Transcribe only part of the material below: the lines from the one containing "resistors();" through the one containing "obj.matrix_world = world", inclusive, exactly as written.

** begin **

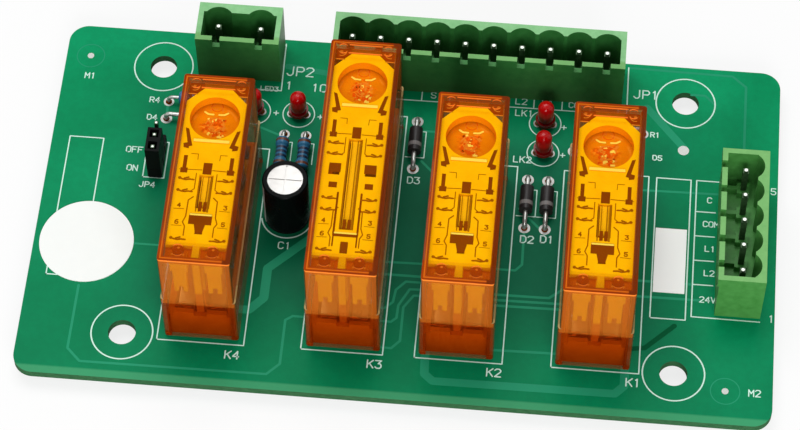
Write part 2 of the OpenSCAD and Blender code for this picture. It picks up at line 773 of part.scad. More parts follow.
// Spring clip inside the shunt, one leaf on each side of the pins
module jumper_clip() {
    l = SHUNT_PINS * jumper_pitch - 0.1;
    leaf = 0.2;
    color([0.8, 0.7, 0.4]) on_board() translate([JP4_X, JP4_Y + jumper_pitch / 2, strip_h]) {
        for (s = [-1, 1])
            block(
                [s * (jumper_pin / 2 + slip + leaf / 2) - leaf / 2, -l / 2 + shunt_wall + slip, 0.3],
                [s * (jumper_pin / 2 + slip + leaf / 2) + leaf / 2, l / 2 - shunt_wall - slip, shunt_h / 2 - 0.2]
            );
        block(
            [-jumper_pin / 2 - slip - leaf, -0.3, shunt_h / 2 - 0.6],
            [jumper_pin / 2 + slip + leaf, 0.3, shunt_h / 2 - 0.2]
        );
    }
}

// ---------------------------------------------------------- small parts
module lamps() {
    flange_t = 0.8;
    color([0.75, 0.05, 0.05]) on_board() for (p = LAMPS) translate([p[0], p[1], led_lift]) {
        cylinder(d = led_flange_d, h = flange_t);
        cylinder(d = led_d, h = led_h - led_d / 2);
        translate([0, 0, led_h - led_d / 2]) sphere(d = led_d, $fn = 24);
    }
}

// Moves children to an axial part, with +X along its body
module at_axial(part, d) {
    on_board() translate([part[0], part[1], axial_lift + d / 2]) rotate(part[2]) children();
}

module diodes() {
    color([0.12, 0.12, 0.12]) for (p = DIODES) at_axial(p, diode_d)
        rotate([0, 90, 0]) cylinder(d = diode_d, h = diode_l, center = true);
}

// Dog-bone body: two round-shouldered caps and a slimmer middle
module resistors() {
    cap_l = 1.5;
    waist = resistor_d * 0.84;
    half = resistor_l / 2;
    r = resistor_d / 2;
    profile = concat(
        [[0, -half]],
        [for (a = [0:15:90]) [r * 0.5 + r * 0.5 * sin(a), -half + 0.5 * (1 - cos(a))]],
        [[r, -half + cap_l], [waist / 2, -half + cap_l + 0.4]],
        [[waist / 2, half - cap_l - 0.4], [r, half - cap_l]],
        [for (a = [90:-15:0]) [r * 0.5 + r * 0.5 * sin(a), half - 0.5 * (1 - cos(a))]],
        [[0, half]]
    );
    color([0.25, 0.45, 0.7]) for (p = RESISTORS) at_axial(p, resistor_d)
        rotate([0, 90, 0]) rotate_extrude() polygon(profile);
}

// One bent lead from a body's end, out along +X and down through the board
module bent_lead(start, reach, height, d) {
    bend = 0.9;
    translate([start, 0, 0]) rotate([0, 90, 0]) cylinder(d = d, h = reach - bend - start, $fn = small_fn);
    translate([reach - bend, 0, -bend]) rotate([90, 0, 0])
        rotate_extrude(angle = 90, $fn = 24) translate([bend, 0]) circle(d = d, $fn = small_fn);
    translate([reach, 0, -height]) cylinder(d = d, h = height - bend, $fn = small_fn);
}

module part_leads() {
    color("silver") {
        for (p = DIODES) at_axial(p, diode_d) for (turn = [0, 180]) rotate(turn)
            bent_lead(diode_l / 2, axial_pitch / 2, axial_lift + diode_d / 2 + board_t + lead_out, diode_lead_d);
        for (p = RESISTORS) at_axial(p, resistor_d) for (turn = [0, 180]) rotate(turn)
            bent_lead(resistor_l / 2, axial_pitch / 2, axial_lift + resistor_d / 2 + board_t + lead_out, thin_lead_d);
        for (p = LAMPS, s = [-1, 1]) translate([p[0] + s * led_pitch / 2, p[1], -lead_out])
            cylinder(d = thin_lead_d, h = lead_out + board_t + led_lift, $fn = small_fn);
        for (s = [-1, 1]) translate([CAP[0], CAP[1] + s * cap_pitch / 2, -lead_out])
            cylinder(d = thin_lead_d, h = lead_out + board_t + cap_lift, $fn = small_fn);
    }
}

// Can with a cross-shaped vent in its top
module capacitor_can() {
    d = cap_d - 2 * sleeve_t;
    vent = 0.15;
    color([0.85, 0.86, 0.88]) on_board() translate([CAP[0], CAP[1], cap_lift]) difference() {
        cylinder(d = d, h = cap_h - sleeve_t);
        for (turn = [0, 90]) rotate(turn)
            block([-cap_d * 0.36, -0.12, cap_h - sleeve_t - vent], [cap_d * 0.36, 0.12, cap_h + over]);
    }
}

// Shrunk sleeve, turned in over the can's top edge
module capacitor_sleeve() {
    r = cap_d / 2;
    lip = 0.9;
    color([0.06, 0.06, 0.07]) on_board() translate([CAP[0], CAP[1], cap_lift]) rotate_extrude()
        polygon([
            [r - sleeve_t, 0], [r, 0], [r, cap_h - 0.2], [r - 0.2, cap_h],
            [r - lip, cap_h], [r - lip, cap_h - sleeve_t], [r - sleeve_t, cap_h - sleeve_t]
        ]);
}

module round_sticker() {
    color("white") on_board() translate([STICKER[0], STICKER[1], 0])
        cylinder(d = sticker_d, h = sticker_t, $fn = 96);
}

module oblong_sticker() {
    color("white") on_board() translate([LABEL[0] - label_w / 2, LABEL[1] - label_l / 2, 0])
        cube([label_w, label_l, sticker_t]);
}

// --------------------------------------------------------------- solder
// A fillet under the board, shaped round the lead it holds
module fillets(spots, across) {
    for (p = spots) translate([p[0], p[1], -fillet_h]) difference() {
        cylinder(r1 = across / 2 + 0.15, r2 = across / 2 + fillet_w, h = fillet_h, $fn = small_fn);
        translate([0, 0, -over]) linear_extrude(fillet_h + 2 * over) children();
    }
}

module solder_joints() {
    color([0.8, 0.81, 0.83]) {
        fillets(RELAY_SPOTS, pin_w) square([pin_w, pin_t], center = true);
        fillets(HEADER_SPOTS, header_pin * 1.2) square(header_pin, center = true);
        fillets(JUMPER_SPOTS, jumper_pin * 1.2) square(jumper_pin, center = true);
        fillets(DIODE_SPOTS, diode_lead_d) circle(d = diode_lead_d, $fn = small_fn);
        fillets(THIN_SPOTS, thin_lead_d) circle(d = thin_lead_d, $fn = small_fn);
    }
}

board();
cover(0);  // k1_cover
base(0);  // k1_base
carrier(0);  // k1_carrier
bobbin(0);  // k1_bobbin
winding(0);  // k1_winding
yoke(0);  // k1_yoke
armature(0);  // k1_armature
slider(0);  // k1_slider
moving_contacts(0);  // k1_moving_contacts
fixed_contacts(0);  // k1_fixed_contacts
cover(1);  // k2_cover
base(1);  // k2_base
carrier(1);  // k2_carrier
bobbin(1);  // k2_bobbin
winding(1);  // k2_winding
yoke(1);  // k2_yoke
armature(1);  // k2_armature
slider(1);  // k2_slider
moving_contacts(1);  // k2_moving_contacts
fixed_contacts(1);  // k2_fixed_contacts
cover(2);  // k3_cover
base(2);  // k3_base
carrier(2);  // k3_carrier
bobbin(2);  // k3_bobbin
winding(2);  // k3_winding
yoke(2);  // k3_yoke
armature(2);  // k3_armature
slider(2);  // k3_slider
moving_contacts(2);  // k3_moving_contacts
fixed_contacts(2);  // k3_fixed_contacts
cover(3);  // k4_cover
base(3);  // k4_base
carrier(3);  // k4_carrier
bobbin(3);  // k4_bobbin
winding(3);  // k4_winding
yoke(3);  // k4_yoke
armature(3);  // k4_armature
slider(3);  // k4_slider
moving_contacts(3);  // k4_moving_contacts
fixed_contacts(3);  // k4_fixed_contacts
relay_pins();
housing(JP1, header_pitch, header_end);  // jp1_housing
housing(JP2, wide_pitch, wide_end);  // jp2_housing
housing(JP3, header_pitch, header_end);  // jp3_housing
header_pins();
jp4_strip();
jp4_pins();
jumper_shunt();
jumper_clip();
lamps();
diodes();
resistors();
part_leads();
capacitor_can();
capacitor_sleeve();
round_sticker();
oblong_sticker();
solder_joints();
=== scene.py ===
import bpy
import math
import random
from mathutils import Matrix, Vector


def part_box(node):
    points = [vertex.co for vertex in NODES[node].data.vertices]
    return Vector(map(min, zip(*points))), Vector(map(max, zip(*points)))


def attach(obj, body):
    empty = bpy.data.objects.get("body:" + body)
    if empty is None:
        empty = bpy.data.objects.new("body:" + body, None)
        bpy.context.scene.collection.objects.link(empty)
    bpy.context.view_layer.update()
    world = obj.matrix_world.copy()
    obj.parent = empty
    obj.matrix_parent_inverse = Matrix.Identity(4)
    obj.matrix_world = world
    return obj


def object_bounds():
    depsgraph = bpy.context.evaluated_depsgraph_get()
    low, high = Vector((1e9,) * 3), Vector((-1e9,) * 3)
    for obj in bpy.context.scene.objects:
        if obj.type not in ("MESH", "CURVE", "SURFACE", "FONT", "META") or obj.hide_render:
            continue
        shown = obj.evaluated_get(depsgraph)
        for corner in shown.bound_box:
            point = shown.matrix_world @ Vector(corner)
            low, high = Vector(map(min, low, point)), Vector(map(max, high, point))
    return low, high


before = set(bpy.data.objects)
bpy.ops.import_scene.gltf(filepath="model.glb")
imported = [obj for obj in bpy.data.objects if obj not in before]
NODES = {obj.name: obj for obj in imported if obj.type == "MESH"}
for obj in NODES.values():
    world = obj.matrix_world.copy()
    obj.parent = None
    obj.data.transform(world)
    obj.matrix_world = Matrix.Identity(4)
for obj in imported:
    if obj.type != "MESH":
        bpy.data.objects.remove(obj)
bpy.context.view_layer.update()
MM = 0.001
ROOT = "board_body"
rng = random.Random(7)

# ------------------------------------------------------------ sizes
board_lo, board_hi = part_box("board")
TOP = board_hi.z / MM
LEFT, FRONT = board_lo.x / MM, board_lo.y / MM
RIGHT, BACK = board_hi.x / MM, board_hi.y / MM


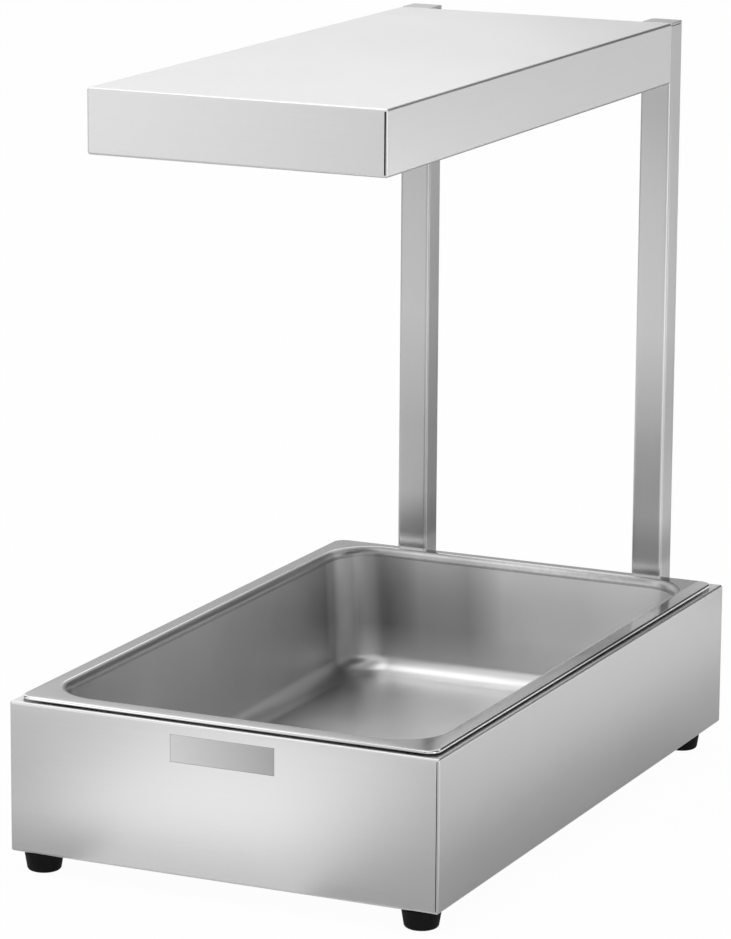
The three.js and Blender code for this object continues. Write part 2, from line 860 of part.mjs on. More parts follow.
function terminalBlock() {
  const pitch = terminalLength / terminalPoles;
  const fins = Array.from({ length: terminalPoles + 1 }, (_, place) => {
    const x = -terminalLength / 2 + place * (terminalLength - terminalFin) / terminalPoles;
    return block(terminalFin, terminalWidth, terminalHeight + terminalFinHeight)
      .translate(x + terminalFin / 2, 0, (terminalHeight + terminalFinHeight) / 2);
  });
  const screws = Array.from({ length: terminalPoles }, (_, place) => (
    rod(terminalScrewRadius, terminalScrewDepth + overrun, smallSides)
      .translate((place - (terminalPoles - 1) / 2) * pitch, 0, terminalHeight - terminalScrewDepth)));
  const body = block(terminalLength, terminalWidth, terminalHeight).translate(0, 0, terminalHeight / 2);
  return cut(join([body, ...fins]), screws);
}

function terminalPlaces() {
  return {
    base: [terminalInset, rearWallInside - terminalSetback, returnTop + seatGap],
    canopy: [reflectorHalfWidth - reflectorFlange - reflectorSideLean - terminalLength / 2,
      canopyMiddle + bracketPlace + bracketScrewSetback() - bracketScrewRadius - boreGap
        - terminalWidth / 2, reflectorTop + seatGap],
  };
}

// Leads, each a round rod along straight runs joined by rounded corners

// Where a lead passes and which way it heads there
function leadStops(corners, leg) {
  const bends = corners.slice(1, -1).flatMap((corner, place) => {
    const into = corner.clone().sub(corners[place]).setLength(leg);
    const out = corners[place + 2].clone().sub(corner).setLength(leg);
    const curve = new THREE.QuadraticBezierCurve3(
      corner.clone().sub(into), corner, corner.clone().add(out));
    return Array.from({ length: leadSteps + 1 }, (_, step) => (
      { place: curve.getPoint(step / leadSteps), way: curve.getTangent(step / leadSteps) }));
  });
  const first = { place: corners[0], way: bends[0].way };
  const last = { place: corners[corners.length - 1], way: bends[bends.length - 1].way };
  return [first, ...bends, last];
}

function leadAlong(corners, radius, leg, sides) {
  const stops = leadStops(corners, leg);
  const heading = stops[0].way;
  const side = new THREE.Vector3(heading.z, heading.x, heading.y).cross(heading).normalize();
  const rings = stops.map(({ place, way }, index) => {
    const before = stops[Math.max(index - 1, 0)].way;
    side.applyQuaternion(new THREE.Quaternion().setFromUnitVectors(before, way));
    const across = way.clone().cross(side);
    return Array.from({ length: sides }, (_, corner) => {
      const angle = corner * fullTurn / sides;
      return place.clone()
        .addScaledVector(side, radius * Math.cos(angle))
        .addScaledVector(across, radius * Math.sin(angle));
    });
  });
  return facingOut(loft(rings, false));
}

// The supply lead runs from the base terminals up inside the right post to the canopy terminals
function supplyLead() {
  const base = terminalPlaces().base;
  const canopy = terminalPlaces().canopy;
  const low = leadHoleHeight();
  const high = leadCrossingHeight();
  const startX = base[0] + terminalLength / 2 + seatGap;
  const startZ = base[2] + terminalHeight / 2;
  const endX = canopy[0] + terminalLength / 2 + seatGap;
  const endZ = canopy[2] + terminalHeight / 2;
  const x = postOffset;
  const rise = postBack - postWall - leadRadius - seatGap;
  const inside = rearWallInside - seatGap - grommetFlangeHeight - leadBend;
  const corners = [
    [startX, base[1], startZ],
    [x, base[1], startZ],
    [x, base[1], low],
    [x, rise, low],
    [x, rise, high],
    [x, inside, high],
    [x, canopy[1], endZ],
    [endX, canopy[1], endZ],
  ].map((corner) => new THREE.Vector3(...corner));
  return leadAlong(corners, leadRadius, leadBend, leadSides);
}

// A lamp lead leaves the ceramic's pin, goes out through the reflector's end and over its top
function lampLead(lampX, way, pole) {
  const terminal = terminalPlaces().canopy;
  const pinEnd = ceramicMouth + ceramicLength + ceramicTail + ceramicPin + seatGap;
  const rise = (ceilingHalfLength + reflectorHalfLength) / 2 + lampLeadBend;
  const alongTop = reflectorTop + seatGap + lampLeadRadius;
  const poleX = terminal[0] + (pole - (terminalPoles - 1) / 2) * terminalLength / terminalPoles;
  const poleZ = terminal[2] + terminalHeight / 2;
  const poleY = terminal[1] + way * (terminalWidth / 2 + seatGap);
  const outside = canopyMiddle + way * rise;
  const start = canopyMiddle + way * pinEnd;
  const low = [[lampX, start, lampHeight], [lampX, outside, lampHeight]];
  const rear = [
    [lampX, outside, poleZ],
    [poleX, poleY + 2 * lampLeadBend, poleZ],
    [poleX, poleY, poleZ],
  ];
  const front = [
    [lampX, outside, alongTop],
    [lampX, canopyMiddle - bracketPlace + lampLeadSlack, alongTop],
    [poleX, canopyMiddle - bracketPlace + 2 * lampLeadSlack, alongTop],
    [poleX, poleY - lampLeadSlack, alongTop],
    [poleX, poleY - 2 * lampLeadBend, poleZ],
    [poleX, poleY, poleZ],
  ];
  const corners = [...low, ...(way > 0 ? rear : front)].map((corner) => new THREE.Vector3(...corner));
  return leadAlong(corners, lampLeadRadius, lampLeadBend, lampLeadSides);
}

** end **

Answer to this problem:
resistors();
part_leads();
capacitor_can();
capacitor_sleeve();
round_sticker();
oblong_sticker();
solder_joints();
=== scene.py ===
import bpy
import math
import random
from mathutils import Matrix, Vector


def part_box(node):
    points = [vertex.co for vertex in NODES[node].data.vertices]
    return Vector(map(min, zip(*points))), Vector(map(max, zip(*points)))


def attach(obj, body):
    empty = bpy.data.objects.get("body:" + body)
    if empty is None:
        empty = bpy.data.objects.new("body:" + body, None)
        bpy.context.scene.collection.objects.link(empty)
    bpy.context.view_layer.update()
    world = obj.matrix_world.copy()
    obj.parent = empty
    obj.matrix_parent_inverse = Matrix.Identity(4)
    obj.matrix_world = world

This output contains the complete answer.